La
historia, durísima pero real, es bien conocida. En los primeros años del siglo
XVII (en concreto en 1610) se celebró en Logroño un extraordinario Auto de Fe
en el que fueron juzgadas una serie de personas, sobre todo mujeres, a las que
se acusaba abiertamente de brujería. Después de un bochornoso y multitudinario
recuento de delaciones, intrigas, señalamientos y amenazas, varios lugareños de
Zugarramurdi (Navarra) tuvieron que comparecer ante un tribunal de la Inquisición ,
constituido ad hoc. Los acusados eran
tan sólo unos pobres infelices cuyo delito más grave era haber participado en
rituales paganos bajo el influjo de hierbas alucinógenas. Y muchos sufrieron la
atroz ‘purificación’ de las llamas por orden de la Iglesia Católica.
Los
antropólogos y los ensayistas ya se habían ocupado con cierta intensidad del
asunto (pensemos en Leandro Fernández de Moratín, Marcelino Menéndez y Pelayo o
Julio Caro Baroja), pero la llegada de este espeluznante episodio hasta el gran
público ha venido de la mano del novelista Patrick Ericson, quien acaba de
editar Maleficium en el sello
Algaida. Allí le cede la voz narrativa, entre otros, al jurista don Alonso de
Salazar y Frías, que no sólo participa como miembro del tribunal que juzga a
los presuntos herejes sino que, ante todo, llega al íntimo convencimiento de
que se está procediendo injustamente con ellos. ¿No habrá, detrás de esta purga
salvaje y desmesurada, alguna razón política? ¿No se tratará de una compleja
maniobra orquestada por ciertos señores feudales (como don Tristán de Alzate)

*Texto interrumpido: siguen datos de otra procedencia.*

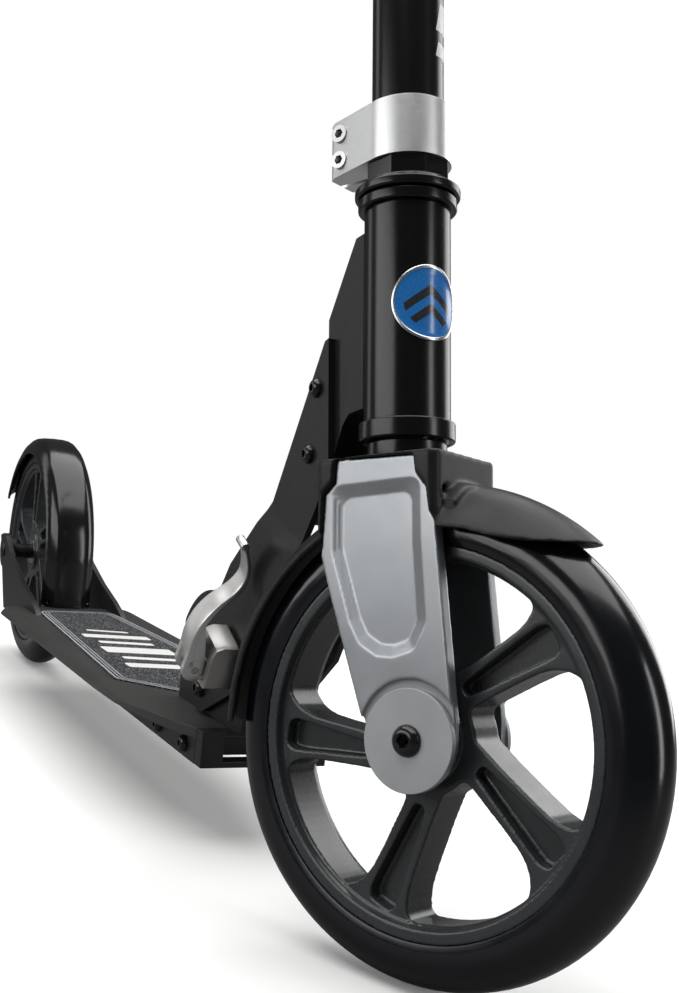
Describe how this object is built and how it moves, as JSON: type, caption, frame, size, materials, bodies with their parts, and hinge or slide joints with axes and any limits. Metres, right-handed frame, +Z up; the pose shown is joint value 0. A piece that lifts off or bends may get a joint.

que, en connivencia con la Iglesia , persiguen
intereses territoriales y económicos? Desde luego, los habitantes de
Zugarramurdi suponían un problema para la férrea jerarquía eclesiástica, de la
que descreen abiertamente («¿Crees que es ciencia infusa todo lo que dicen unos hombres
que, beneficiándose de las prebendas que les otorgan sus hábitos, viven diez
veces mejor que tú?», espeta María Presona con acidez en la página 104), así
que arremeter contra su osadía incorporaba un serio aviso para las poblaciones
circundantes.
Manejando
con deliciosa precisión los mecanismos de la analepsis y de la prolepsis (es
decir, los saltos hacia atrás y hacia delante en el tiempo), Patrick Ericson va
moldeando un relato ágil, que desbarata intencionadamente la linealidad para
crear un ritmo más variado, sugerente y hasta cinematográfico. Una distribución
cronológica (es decir, el relato de los hechos en forma de flash-back, merced a la pluma del atribulado jurista don Alonso de
Salazar) habría perjudicado la cadencia psicológica y hasta visual del texto;
de ahí que la decisión constructiva del autor se antoje la más adecuada y
eficaz. Haciendo que los hechos y la memoria de los hechos (debida al narrador)
se alternen, la novela queda pespunteada de momentos climáticos y
anticlimáticos de gran brillantez.
Capítulo
aparte habría que dedicarle precisamente a Alonso de Salazar, porque Patrick
Ericson pone en él un mimo extraordinario. Frente a la imagen plana que en
otras obras se ha mostrado siempre sobre la figura del inquisidor (marioneta,
monstruo o sátiro), este personaje de Maleficium
es tridimensional; tiene aristas, curvas, volumen, recovecos; duda de su
entorno y duda de sí mismo, en un esfuerzo cartesiano que los lectores
agradecen porque les permite conocer a una persona.
Su conformación y trazado son, sin duda, elementos principalísimos en el
atractivo global de esta novela. Igualmente convendría reposar los ojos en tres
capítulos nucleares de la obra: uno es el número XI, donde se nos ofrece una
descripción completa de un aquelarre, con sus hierbas alucinógenas, sus
invocaciones a deidades telúricas ancestrales, sus bailes frenéticos y la
explosión de sexo orgiástico con la que solía rematarse la reunión. Al
acabarlo, el lector tiene que realizar un serio esfuerzo para ‘salir’ de la
ambientación prodigiosa que Patrick Ericson ha dispuesto para él. Los otros dos
capítulos destacados forman un bloque, están numerados como XXV y XXVI, y
reproducen con gráficos pormenores y con un ritmo desasosegante el desarrollo
del infame Auto de Fe celebrado en Logroño, que culminó con la quema de los
acusados.
Patrick
Ericson, magistral en sus anteriores composiciones, se sigue manteniendo en una
línea asombrosa: se documenta con rigor, construye con sabiduría y redacta con implacable
contundencia. No creo que se le pueda pedir más a ningún novelista.